Romar would not dismiss a player, no matter his importance to the team on the court, without a good reason for it. It’s not who Romar is. From what I can gather, he cares about his players too much to make this kind of decision without deep thought, having the facts and deciding what is best for the player and the program.
I, too, hope that Upshaw can find whatever help he needs, land on his feet and have a successful life whether it involves basketball or not. He was a fun as hell player to watch and I will miss him in purple and gold.
What does this mean for Washington on the court?
With Jernard Jerrau out until March, it doesn’t look good. The Huskies are down to two healthy post players, Shawn Kemp and Gilles Dierickx. The latter has little playing experience. It probably means that Washington will regress heavily defensively, and will put pressure on the Huskies’ compliment of guards to pick up the scoring and on-ball perimeter defense.
Donovan Dorsey is expected to start, reported Christian Caple of The Tacoma News Tribune.
Currently, the Huskies sit at No. 47 in RPI according to RealtimeRPI, actually moving up after their 77-56 loss at Utah.

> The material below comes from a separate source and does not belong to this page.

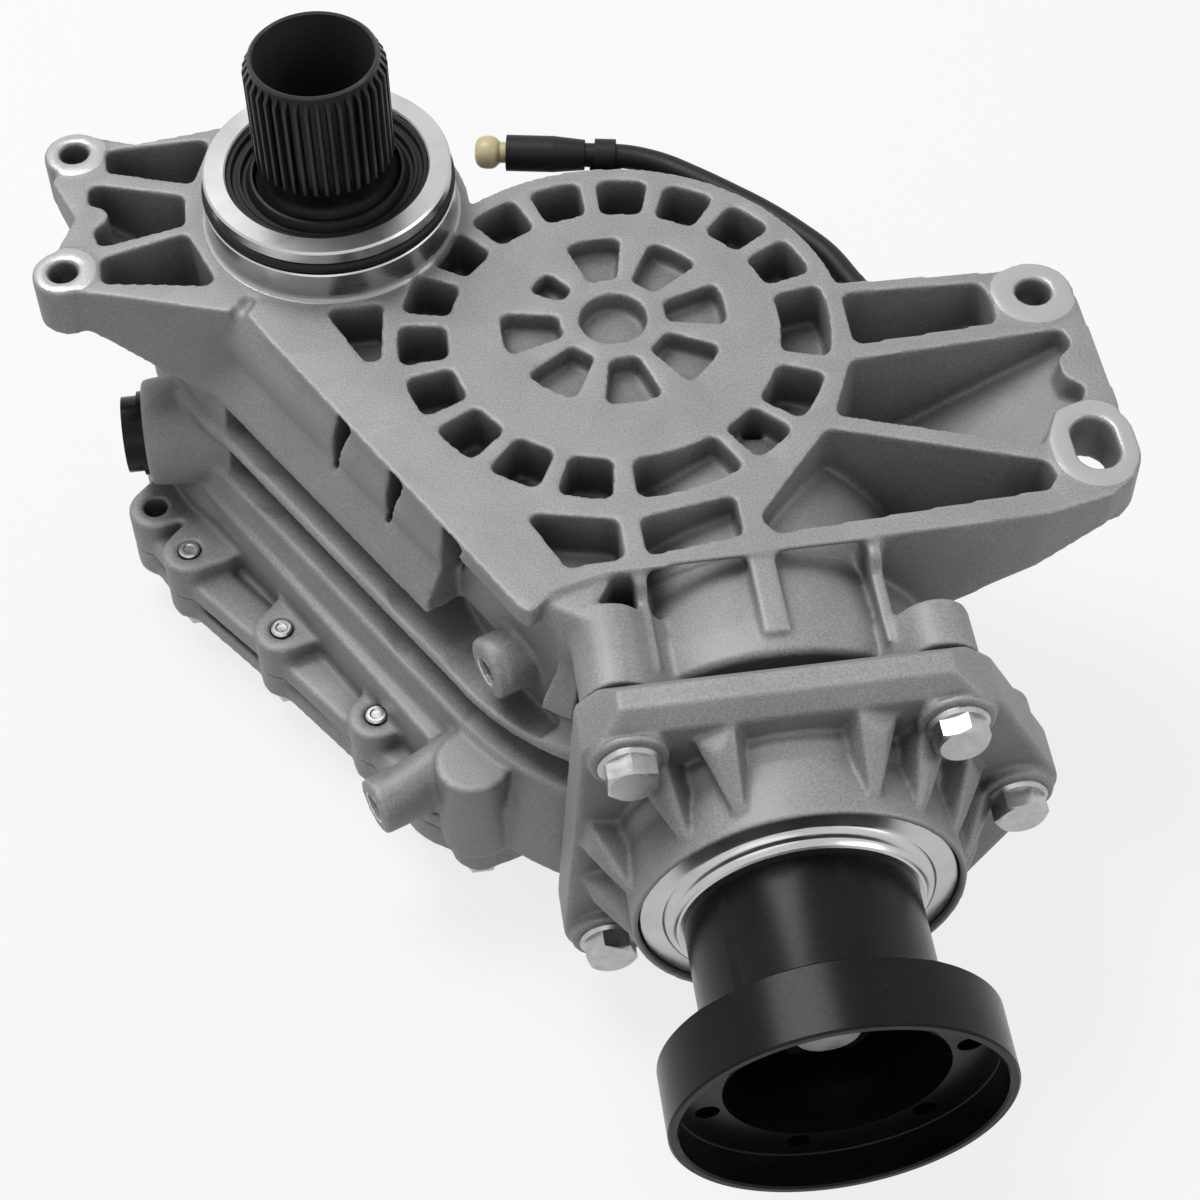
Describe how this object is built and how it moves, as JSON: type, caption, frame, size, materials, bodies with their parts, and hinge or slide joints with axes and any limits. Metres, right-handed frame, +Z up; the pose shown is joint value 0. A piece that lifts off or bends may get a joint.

Washington has a number of quality wins that bode well for its tournament case, but it will be an uphill battle without Upshaw.
Remaining home games against Cal, Arizona State and Colorado are must wins, just because losing to teams at home with lower RPIs are RPI killers. One or two more quality road wins would be huge. Oregon State and UCLA are good opportunities for quality road wins. The Oregon and Los Angeles trips are sweep-able trips, just considering the up-and-down natures of the Ducks and Trojans.
But if the Huskies really want to feel good about it, Arizona and Utah both make trips to Alaska Airlines Arena. How about a top-10 RPI win to go with wins against San Diego State and Oklahoma?